Cinco núcleos são suspeitos de desvios na casa de R$ 1,6 bilhão; operação iniciada em 2018 chega à fase final
Carne substituída por ovo, proteína trocada por pipoca e mais arroz do que o previsto no prato da merenda escolar. Esses são alguns dos exemplos dos truques que eram usados por quadrilhas para desviar dinheiro que deveria ser destinado à compra de alimentos para estudantes de escolas de todo o estado de São Paulo, de acordo com a Polícia Federal.
A operação Prato Feito, iniciada pela PF em 2018, vai chegando ao final com indiciamento de 154 pessoas suspeitas de participar do esquema. Ao todo, segundo a investigação, cerca de R$ 1,6 bilhão foi desviado dos cofres públicos. Ao menos 13 prefeitos são suspeitos de participar diretamente do esquema, alguns dos quais foram presos; quatro foram cassados após a abertura dos inquéritos. Em um relatório final obtido pela Folha, a PF pede que os bens apreendidos na operação, incluindo carros e dinheiro, sejam revertidos para a polícia.
A ação aponta a existência de cinco núcleos de empresários que, de maneira interligada, burlavam licitações, pagavam propina a políticos e até influenciavam eleições.
Os homens apontados como os líderes do esquema são Valdomiro Coan, Carlos Zeli Carvalho, Fábio Favaretto, Simon Bolivar Bueno e Wilson da Silva Filho.
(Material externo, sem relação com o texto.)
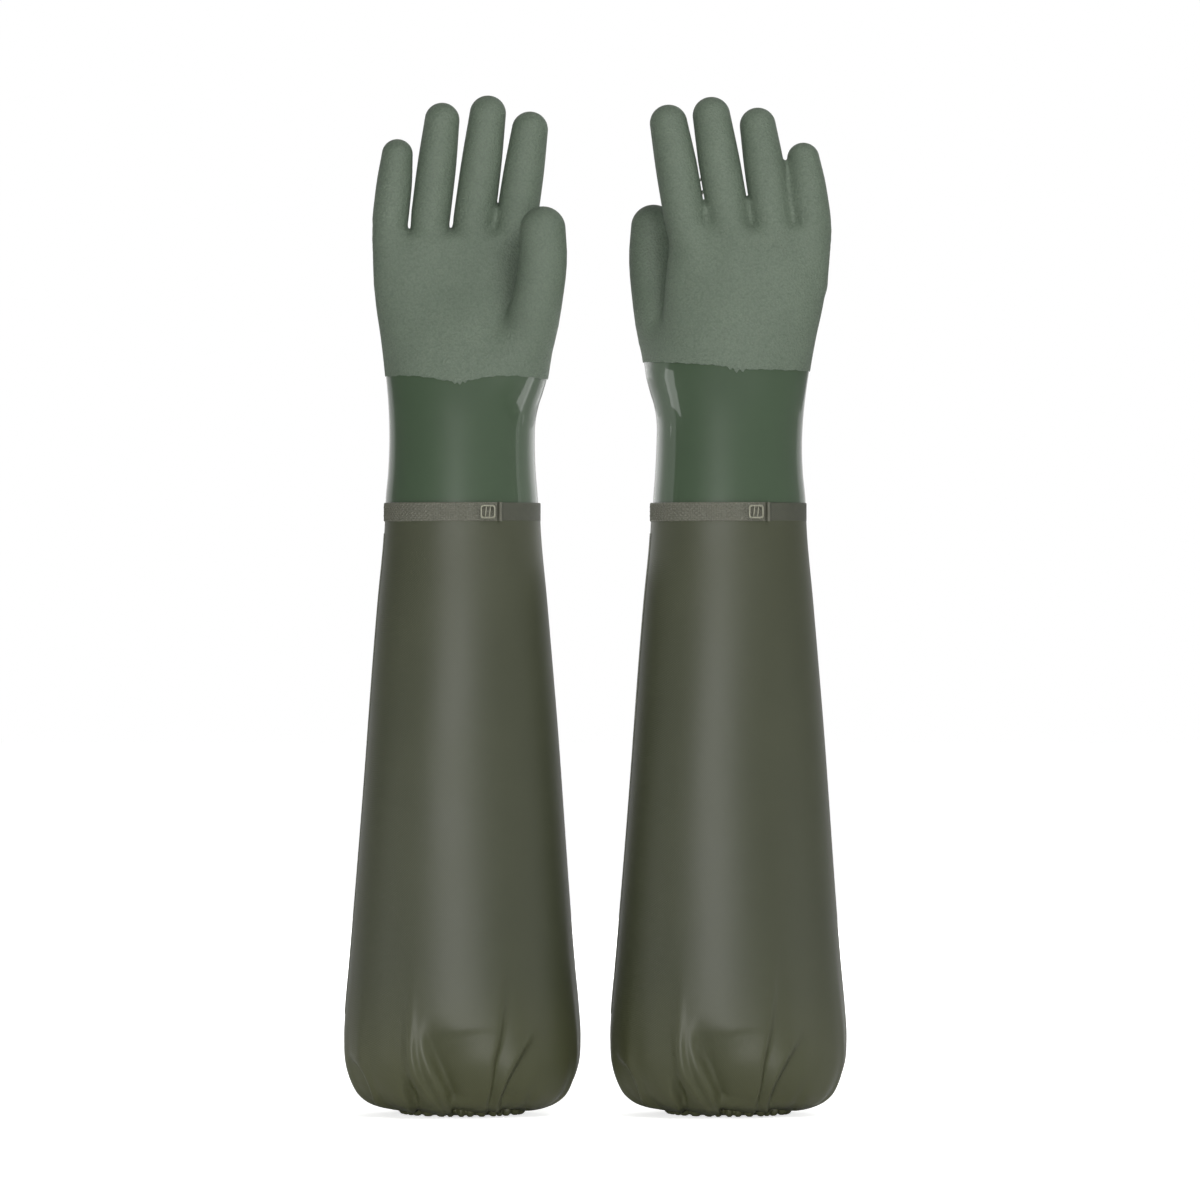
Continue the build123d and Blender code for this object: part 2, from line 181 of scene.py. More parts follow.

Segundo as investigações, para cometer irregularidades eles usavam um grande número de empresas. Eles são sócios de algumas delas; outras estão em nome de parentes.
Além de fornecer merenda, as companhias dos indiciados atuam como fornecedores de material escolar, uniformes e serviços como de limpeza. Os empresários são acusados de usar lobistas para comprar políticos que, em troca, concediam a elas contratos superfaturados.
Uma investigação da CGU (Controladoria-Geral da União) anexada ao bojo da investigação mostra, por exemplo, que a prefeitura de Tietê, no interior, em 2014 e 2015, chegou a pagar R$ 12 pela unidade do ovo. As apurações da PF e da CGU constataram que, em alguns casos, houve troca de carne por apenas ovos na mistura. O investigação afirma que há suspeita de fraude e pagamento de propina em licitação da empresa Le Garçon em 2016 para fornecimento de alimentos para a Prefeitura de Águas de Lindoia. Em 2017, a empresa ganhou contrato específico para merenda na mesma cidade, também com indícios de fraude, segundo a PF.
A análise do contrato de 2017 constatou a incidência de cardápio com metade do suco, com mais arroz e a troca de proteína de soja por pão de queijo e pipoca, embora o valor não tenha sido alterado. “Tal análise evidencia superfaturamento, uma vez que os cardápios foram alterados com substituição de itens de menor custo e com redução de fornecimento de itens de maior custo, mantendo-se o mesmo valor contratual”, diz o relatório da PF.
Diversas conversas interceptadas com autorização judicial indicam a prática de propina e a doação de verba eleitoral como roupagem para a corrupção. Em uma delas, dois investigados conversam sobre a propina, que girava em torno de 20% a 30% do contrato, em diversas cidades. Favaretto, em uma reunião, teve uma declaração gravada que indica como os empresários viam a questão das doações, segundo a investigação. “Você apostou num prefeito e o prefeito perdeu, você tem que saber perder, não é verdade? Você tem que saber perder. Agora você vai querer achar que é o rei do negócio? Jogou na ficha errada, cê perdeu, sai fora”, disse, segundo a polícia.
Outra afirmação interceptada, segundo a PF, indica que ele beneficiou o atual prefeito de São Bernardo do Campo, Orlando Morando (PSDB), durante as eleições de 2016. Na conversa, ele afirmou que se houvesse segundo turno seria ruim para ele. “Agora vai ser mais caro ainda, imagina o que vai sobrar pra mim”, disse em trecho da conversa.
Depois da eleição, segundo a PF, pessoas ligadas ao grupo criminoso foram indicadas para cargos importantes na gestão.
De acordo com o relatório, “num lapso de um ano, logo no início da gestão de Orlando Morando”, o grupo criminoso “obteve cinco contratos públicos e estava na iminência de assinar o sexto”.